DUE ANNI PIÙ TARDI, dopo l’assassinio di Malcolm X a febbraio e dopo la rivolta nera di Watts a Los Angeles, King riconobbe che il sogno si era trasformato in «un incubo». Diede ancora momentaneamente fiducia a Lyndon Johnson per le sue politiche sociali, ma dopo i loro fallimenti e dopo l’inizio dell’escalation in Vietnam fu costretto ad ammettere di avere sbagliato: «Ho continuato a pensare che le attuali istituzioni si potessero riformare, un piccolo mutamento qui, un piccolo mutamento là. Ora la penso in un modo del tutto diverso. Credo che si debba avere una ricostruzione dell’intera società, una rivoluzione di valori», con una «ridistribuzione radicale del potere economico e politico» e una «ricostruzione radicale» della società. Malcolm X si era avvicinato a King, e l’ultimo King si era avvicinato all’ultimo Malcolm. Ma ormai era tardi. Aveva contro i grandi media e Washington. Non era più riconosciuto come guida morale della sua gente, e dopo le rivolte del 1967 il suo ruolo politico era contestato da altri protagonisti, da altre forze.

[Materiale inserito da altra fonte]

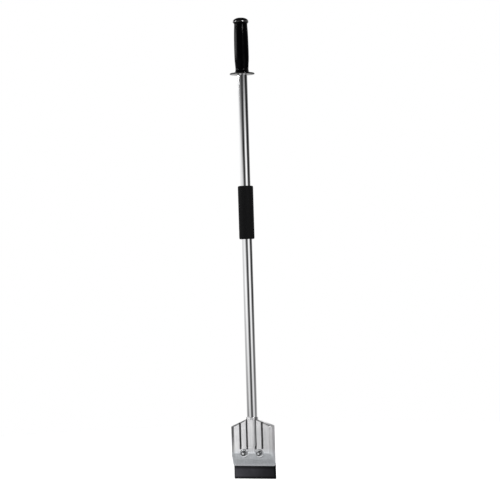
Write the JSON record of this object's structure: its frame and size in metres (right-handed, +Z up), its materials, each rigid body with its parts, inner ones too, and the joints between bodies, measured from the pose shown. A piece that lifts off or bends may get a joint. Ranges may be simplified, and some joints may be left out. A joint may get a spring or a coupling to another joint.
{
  "type": "long-handled ice and floor scraper",
  "caption": "Long-handled scraper for ice and floors: straight tube with a flanged end grip and a foam sleeve, ribbed cast head and a flat clamped blade.",
  "frame": {"origin": "on the handle tube's axis, at the level of the blade's cutting edge", "axes": "+Z up the handle from the cutting edge to the grip, +X along the blade, -Y out of the front of the head where the nuts are"},
  "size_m": [0.103, 0.0578, 1.066],
  "materials": {
    "chrome_tube": "bright chrome plating",
    "vinyl_grip": "glossy black vinyl",
    "foam": "matte black closed-cell foam",
    "cast_aluminium": "satin as-cast, tumbled",
    "blade_steel": "black oxide",
    "zinc_plate": "zinc plated sheet",
    "zinc_fastener": "bright zinc plating",
    "nut_steel": "dark plated steel"
  },
  "bodies": {
    "root": {"handle_tube": "chrome_tube", "top_grip": "vinyl_grip", "foam_sleeve": "foam", "head_casting": "cast_aluminium", "clamp_plate": "zinc_plate", "socket_screw_lower": "zinc_fastener", "socket_screw_upper": "zinc_fastener", "carriage_bolt_left": "zinc_fastener", "flat_washer_left": "zinc_fastener", "spring_washer_left": "zinc_fastener", "clamp_nut_left": "nut_steel", "carriage_bolt_right": "zinc_fastener", "flat_washer_right": "zinc_fastener", "spring_washer_right": "zinc_fastener", "clamp_nut_right": "nut_steel"},
    "blade": {"blade": "blade_steel"}
  },
  "joints": [
    {"name": "blade_slide", "type": "slide", "parent": "root", "child": "blade", "axis": [0, 0, -1], "range_m": [0, 0.046]}
  ]
}
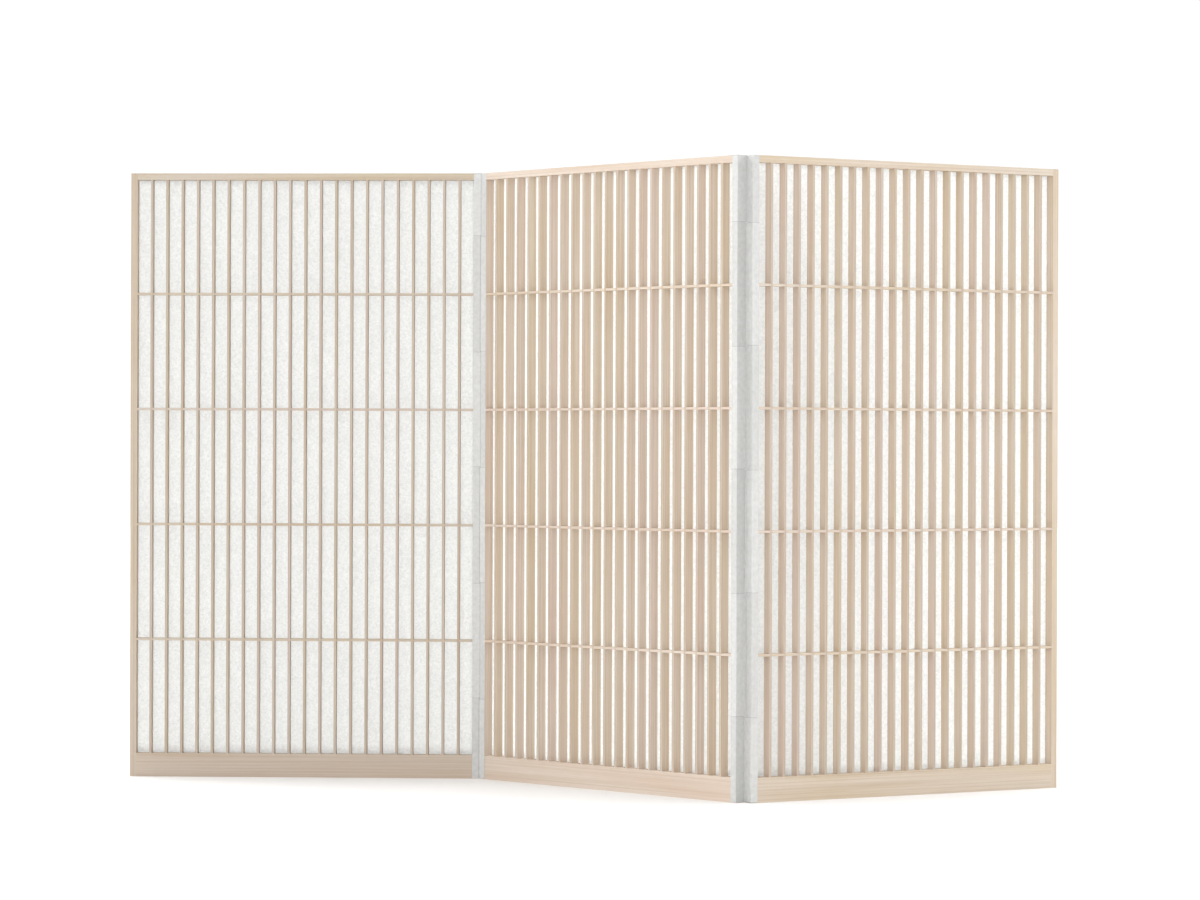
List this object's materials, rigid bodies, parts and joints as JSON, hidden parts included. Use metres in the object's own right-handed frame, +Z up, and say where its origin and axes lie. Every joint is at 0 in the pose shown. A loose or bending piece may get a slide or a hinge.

Tuttavia, la rabbia per il suo assassinio nel 1968 scatenò l’ultima grande sollevazione nera in tutto il paese. Nel 2018, a cinquant’anni da allora, i lavoratori della McDonald’s di Memphis, dove fu ucciso dopo aver partecipato allo sciopero dei netturbini, scesero in sciopero proprio il 4 aprile per ricordare il suo impegno per la «giustizia economica e razziale». E ora, a sessant’anni di distanza, nonostante i mutamenti legislativi conquistati dal movimento per i diritti civili, la temporanea presenza di un afroamericano alla Casa Bianca ha avuto ancora il potere di risvegliare il razzismo che sembrava dormiente nelle istituzioni e nella società.

Nessuno parlò di sogno realizzato quando fu eletto Obama. Anzi, come scrisse Kareem Abdul-Jabbar dopo l’assassinio poliziesco di George Floyd, il 25 maggio 2021, negli Stati Uniti il razzismo è dappertutto, è come «il pulviscolo atmosferico». E come decenni prima, gli eredi di Martin e Malcolm sono stati costretti a un altro nuovo inizio, tornando nelle strade a gridare che le vite nere contano.